They just don’t make movies like they used to, and they certainly aren’t making them here in Tennessee. Officials in neighboring North Carolina and Georgia are recording more success than Tennessee in luring filmmakers to their states.
In attempt to make the state more competitive, Tennessee began a $10 million program in 2007 to attract movie makers to the Volunteer State. Despite offering what was then considered to be generous incentives, Tennessee has continued to lose out on some lucrative Hollywood deals.
The latest was the $25 million remake of “Footloose” by writer/director Craig Brewer, who filmed two of his earlier films (“Hustle & Flow” and “Black Snake Moan”) in Memphis, where he lived most of his childhood. Brewer couldn’t resist a $1.5 million incentive package offered by Georgia.
By comparison, Tennessee offers rebates equal to 13 percent of the production’s “below the line” costs for projects of $500,000 or more. If 25 percent of the production’s cast and crew are hired in Tennessee, an additional 2 percent rebate is available.
Production companies based in Tennessee also can claim rebates for projects with an in-state budget of at least $200,000. The state also promises a competitive grant application system for filmmakers based in Tennessee of up to $40,000.
Companies that establish a permanent headquarters in Tennessee and incur a minimum of $1 million in qualified instate expenses will be eligible for a 15 percent refund.

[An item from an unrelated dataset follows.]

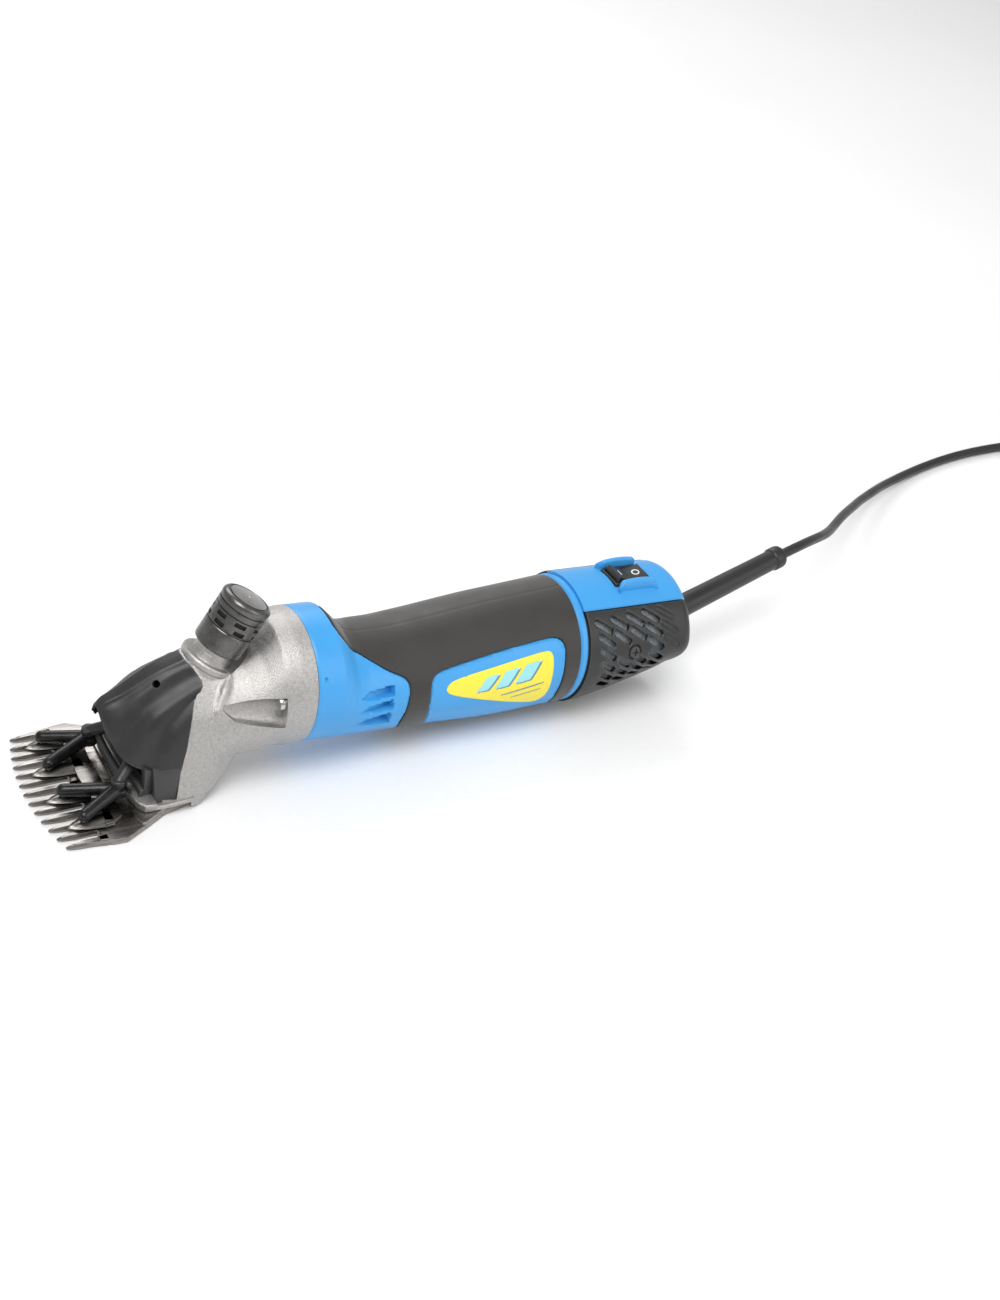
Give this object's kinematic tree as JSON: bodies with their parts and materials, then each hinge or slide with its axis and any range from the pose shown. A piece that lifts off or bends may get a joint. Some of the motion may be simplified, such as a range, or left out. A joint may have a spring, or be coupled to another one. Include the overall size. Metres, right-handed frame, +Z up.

State officials recently agreed to sweeten the pot. The Memphis Business Journal reported last week the Tennessee Film Entertainment and Music Commission is anticipating an extra $2 million for the state’s film incentive program as a result of changes in the funding formula.
Financial sweeteners are important in luring filmmakers to the state. The motion picture business is just that — a very big business. And like any other business during these tight economic times, its practitioners are looking to get the biggest bang for their bucks.
It’s a different climate than that of the not-so-distant past when our scenic lakes, rivers and mountains were enough to lure filmmakers to Tennessee. Northeast Tennessee experienced a bit of success in that regard during the 1980s. Most of “The River,” a 1984 film starring Mel Gibson and Sissy Spacek, was shot on the Holston River in Hawkins County.
In 1988, filmmakers made historic Jonesborough the backdrop for the Disney Channel movie, “Goodbye, Miss 4th of July.” Roan Mountain was a location for a Kurt Russell movie, “Winter People,” released in 1989.
I hope directors like Quentin Tarantino will keep our region in mind when they are scouting film locations for their next productions. Tarantino — who directed such hits as “Pulp Fiction” and “Inglourious Basterds” — was born in Knoxville, but grew up in California. He could reconnect with his East Tennessee roots by bringing a production crew to the area. I’m sure the locals will be willing to roll out the red carpet for a little bit of that Hollywood dough.